▶ **Given data**:
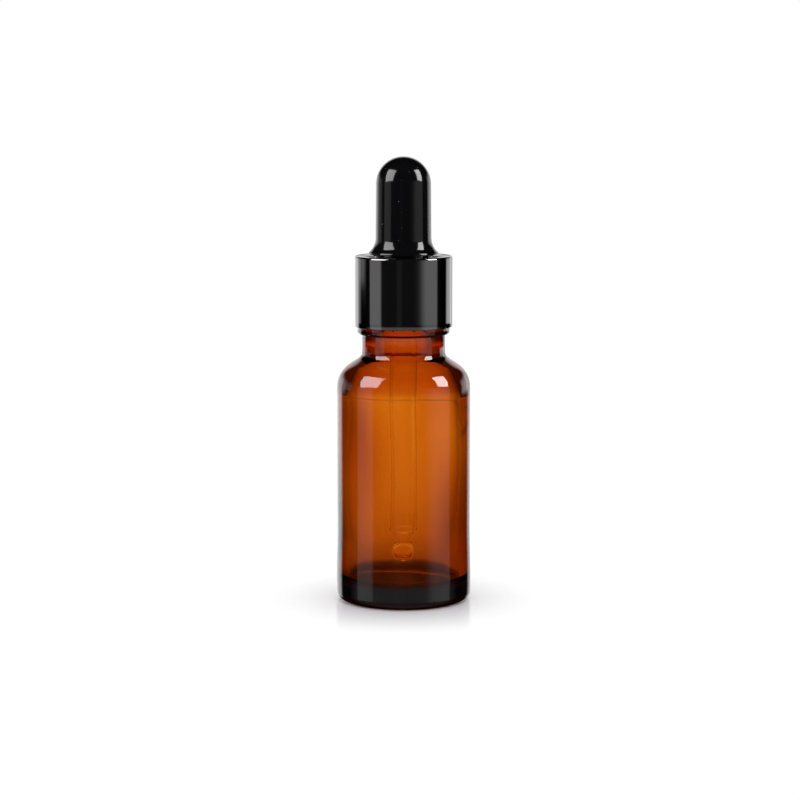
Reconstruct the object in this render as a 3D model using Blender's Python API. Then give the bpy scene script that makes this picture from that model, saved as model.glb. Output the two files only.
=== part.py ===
"""Ink bottle with a screw-on glass dropper, at real size, +Z up, standing on z = 0.

Five pieces: the moulded bottle, the threaded liner and the metal collar of the cap, the rubber
bulb, and the pipette. The bottle's axis is the Z axis. All turned shapes are outlines (radius,
height) carried once round that axis. The neck is a DIN 18 one, with a 3 mm lead.
"""

import math

import bmesh
import bpy

MM = 0.001
GAP = 0.3 * MM

# Bottle body
BODY_RADIUS = 14.3 * MM
HEEL_RADIUS = 14.5 * MM
HEEL_ROUND = 1.8 * MM
HEEL_STRAIGHT = 4.2 * MM
HEEL_TOP = 16.0 * MM
RING_INNER_RADIUS = 10.4 * MM
PUSH_UP_HEIGHT = 1.2 * MM
WALL = 2.05 * MM
FLOOR_CENTRE = 3.9 * MM
FLOOR_EDGE = 4.2 * MM
FLOOR_CORNER = 1.8 * MM

# Shoulder and neck
SHOULDER_START = 46.1 * MM
SHOULDER_ROUND = 5.6 * MM
INNER_SHOULDER_START = 44.0 * MM
INNER_SHOULDER_ROUND = 6.6 * MM
SHOULDER_SLOPE = math.radians(33.0)
NECK_RADIUS = 8.9 * MM
NECK_FILLET = 2.0 * MM
INNER_NECK_FILLET = 1.6 * MM
BORE_RADIUS = 5.9 * MM
MOUTH_HEIGHT = 71.3 * MM
LIP_ROUND = 0.5 * MM

# Bead under the cap
BEAD_RADIUS = 9.85 * MM
BEAD_BOTTOM = 57.4 * MM
BEAD_TOP = 59.8 * MM
BEAD_ROUND = 0.5 * MM

# Thread of the neck and of the liner
LEAD = 3.0 * MM
THREAD_ROOT = 8.1 * MM
THREAD_CREST = 8.95 * MM
THREAD_BASE_WIDTH = 1.7 * MM
THREAD_CREST_WIDTH = 0.9 * MM
THREAD_START = 62.6 * MM
THREAD_TURNS = 1.75
THREAD_FADE_TURNS = 0.1
THREAD_BURIED = 0.3 * MM
LINER_THREAD_CREST = 8.5 * MM
LINER_THREAD_CREST_WIDTH = 0.7 * MM
LINER_THREAD_BASE_WIDTH = 1.45 * MM
LINER_THREAD_BELOW = 1.4 * MM
LINER_THREAD_TURNS = 1.5

# Collar and liner
COLLAR_RADIUS = 10.45 * MM
COLLAR_WALL = 0.35 * MM
COLLAR_BOTTOM = 59.0 * MM
COLLAR_TOP = 74.1 * MM
COLLAR_ROUND = 0.5 * MM
COLLAR_HOLE = 6.45 * MM
LINER_RADIUS = COLLAR_RADIUS - COLLAR_WALL - GAP
LINER_INNER = 9.15 * MM
LINER_BOTTOM = BEAD_TOP + 0.4 * MM
LINER_TOP = COLLAR_TOP - COLLAR_WALL - GAP
LINER_PLATE = 0.8 * MM
LINER_CHAMFER = 0.35 * MM

# Bulb
FLANGE_RADIUS = 8.3 * MM
FLANGE_BOTTOM = MOUTH_HEIGHT + GAP
FLANGE_TOP = LINER_TOP - LINER_PLATE - GAP
BULB_NECK_RADIUS = 6.1 * MM
FLARE_RADIUS = 7.43 * MM
FLARE_BOTTOM = COLLAR_TOP + GAP
FLARE_TOP = 77.9 * MM
FLARE_ROUND = 4.0 * MM
BULB_LOW_RADIUS = 5.95 * MM
BULB_TOP_RADIUS = 5.85 * MM
BULB_HEIGHT = 95.1 * MM
BULB_WALL = 1.65 * MM
BULB_BORE = 3.2 * MM
POCKET_BOTTOM = 76.3 * MM
POCKET_TOP = 77.1 * MM

# Pipette
PIPETTE_RADIUS = 2.9 * MM
PIPETTE_BORE = 2.1 * MM
PIPETTE_TOP = 78.2 * MM
RIM_RADIUS = 3.6 * MM
RIM_START = 76.9 * MM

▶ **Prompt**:
Print the whole listing again, exactly.

▶ **Exercise answer**:
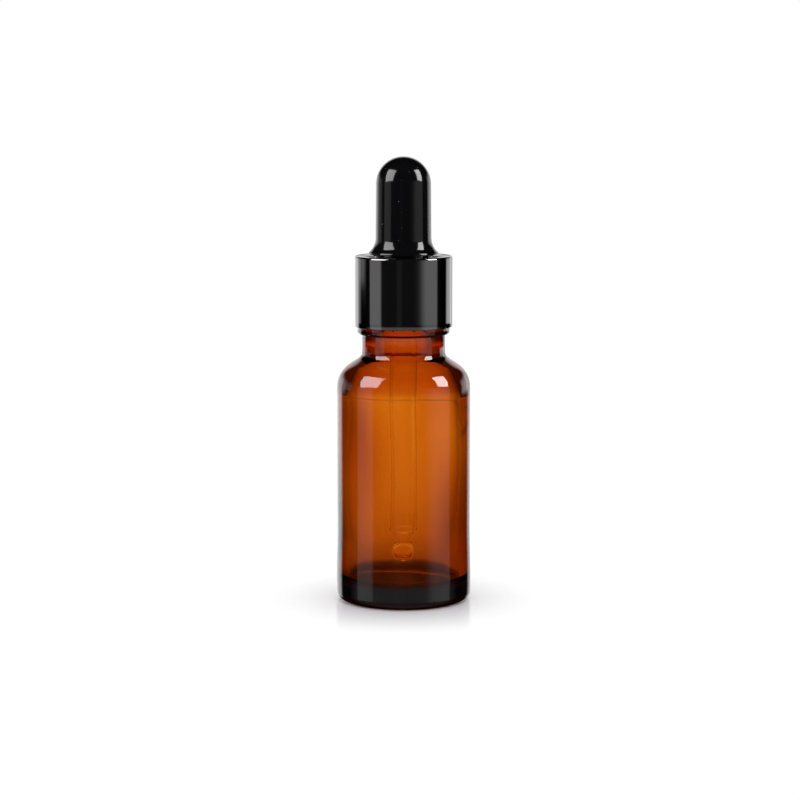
Reconstruct the object in this render as a 3D model using Blender's Python API. Then give the bpy scene script that makes this picture from that model, saved as model.glb. Output the two files only.
=== part.py ===
"""Ink bottle with a screw-on glass dropper, at real size, +Z up, standing on z = 0.

Five pieces: the moulded bottle, the threaded liner and the metal collar of the cap, the rubber
bulb, and the pipette. The bottle's axis is the Z axis. All turned shapes are outlines (radius,
height) carried once round that axis. The neck is a DIN 18 one, with a 3 mm lead.
"""

import math

import bmesh
import bpy

MM = 0.001
GAP = 0.3 * MM

# Bottle body
BODY_RADIUS = 14.3 * MM
HEEL_RADIUS = 14.5 * MM
HEEL_ROUND = 1.8 * MM
HEEL_STRAIGHT = 4.2 * MM
HEEL_TOP = 16.0 * MM
RING_INNER_RADIUS = 10.4 * MM
PUSH_UP_HEIGHT = 1.2 * MM
WALL = 2.05 * MM
FLOOR_CENTRE = 3.9 * MM
FLOOR_EDGE = 4.2 * MM
FLOOR_CORNER = 1.8 * MM

# Shoulder and neck
SHOULDER_START = 46.1 * MM
SHOULDER_ROUND = 5.6 * MM
INNER_SHOULDER_START = 44.0 * MM
INNER_SHOULDER_ROUND = 6.6 * MM
SHOULDER_SLOPE = math.radians(33.0)
NECK_RADIUS = 8.9 * MM
NECK_FILLET = 2.0 * MM
INNER_NECK_FILLET = 1.6 * MM
BORE_RADIUS = 5.9 * MM
MOUTH_HEIGHT = 71.3 * MM
LIP_ROUND = 0.5 * MM

# Bead under the cap
BEAD_RADIUS = 9.85 * MM
BEAD_BOTTOM = 57.4 * MM
BEAD_TOP = 59.8 * MM
BEAD_ROUND = 0.5 * MM

# Thread of the neck and of the liner
LEAD = 3.0 * MM
THREAD_ROOT = 8.1 * MM
THREAD_CREST = 8.95 * MM
THREAD_BASE_WIDTH = 1.7 * MM
THREAD_CREST_WIDTH = 0.9 * MM
THREAD_START = 62.6 * MM
THREAD_TURNS = 1.75
THREAD_FADE_TURNS = 0.1
THREAD_BURIED = 0.3 * MM
LINER_THREAD_CREST = 8.5 * MM
LINER_THREAD_CREST_WIDTH = 0.7 * MM
LINER_THREAD_BASE_WIDTH = 1.45 * MM
LINER_THREAD_BELOW = 1.4 * MM
LINER_THREAD_TURNS = 1.5

# Collar and liner
COLLAR_RADIUS = 10.45 * MM
COLLAR_WALL = 0.35 * MM
COLLAR_BOTTOM = 59.0 * MM
COLLAR_TOP = 74.1 * MM
COLLAR_ROUND = 0.5 * MM
COLLAR_HOLE = 6.45 * MM
LINER_RADIUS = COLLAR_RADIUS - COLLAR_WALL - GAP
LINER_INNER = 9.15 * MM
LINER_BOTTOM = BEAD_TOP + 0.4 * MM
LINER_TOP = COLLAR_TOP - COLLAR_WALL - GAP
LINER_PLATE = 0.8 * MM
LINER_CHAMFER = 0.35 * MM

# Bulb
FLANGE_RADIUS = 8.3 * MM
FLANGE_BOTTOM = MOUTH_HEIGHT + GAP
FLANGE_TOP = LINER_TOP - LINER_PLATE - GAP
BULB_NECK_RADIUS = 6.1 * MM
FLARE_RADIUS = 7.43 * MM
FLARE_BOTTOM = COLLAR_TOP + GAP
FLARE_TOP = 77.9 * MM
FLARE_ROUND = 4.0 * MM
BULB_LOW_RADIUS = 5.95 * MM
BULB_TOP_RADIUS = 5.85 * MM
BULB_HEIGHT = 95.1 * MM
BULB_WALL = 1.65 * MM
BULB_BORE = 3.2 * MM
POCKET_BOTTOM = 76.3 * MM
POCKET_TOP = 77.1 * MM

# Pipette
PIPETTE_RADIUS = 2.9 * MM
PIPETTE_BORE = 2.1 * MM
PIPETTE_TOP = 78.2 * MM
RIM_RADIUS = 3.6 * MM
RIM_START = 76.9 * MM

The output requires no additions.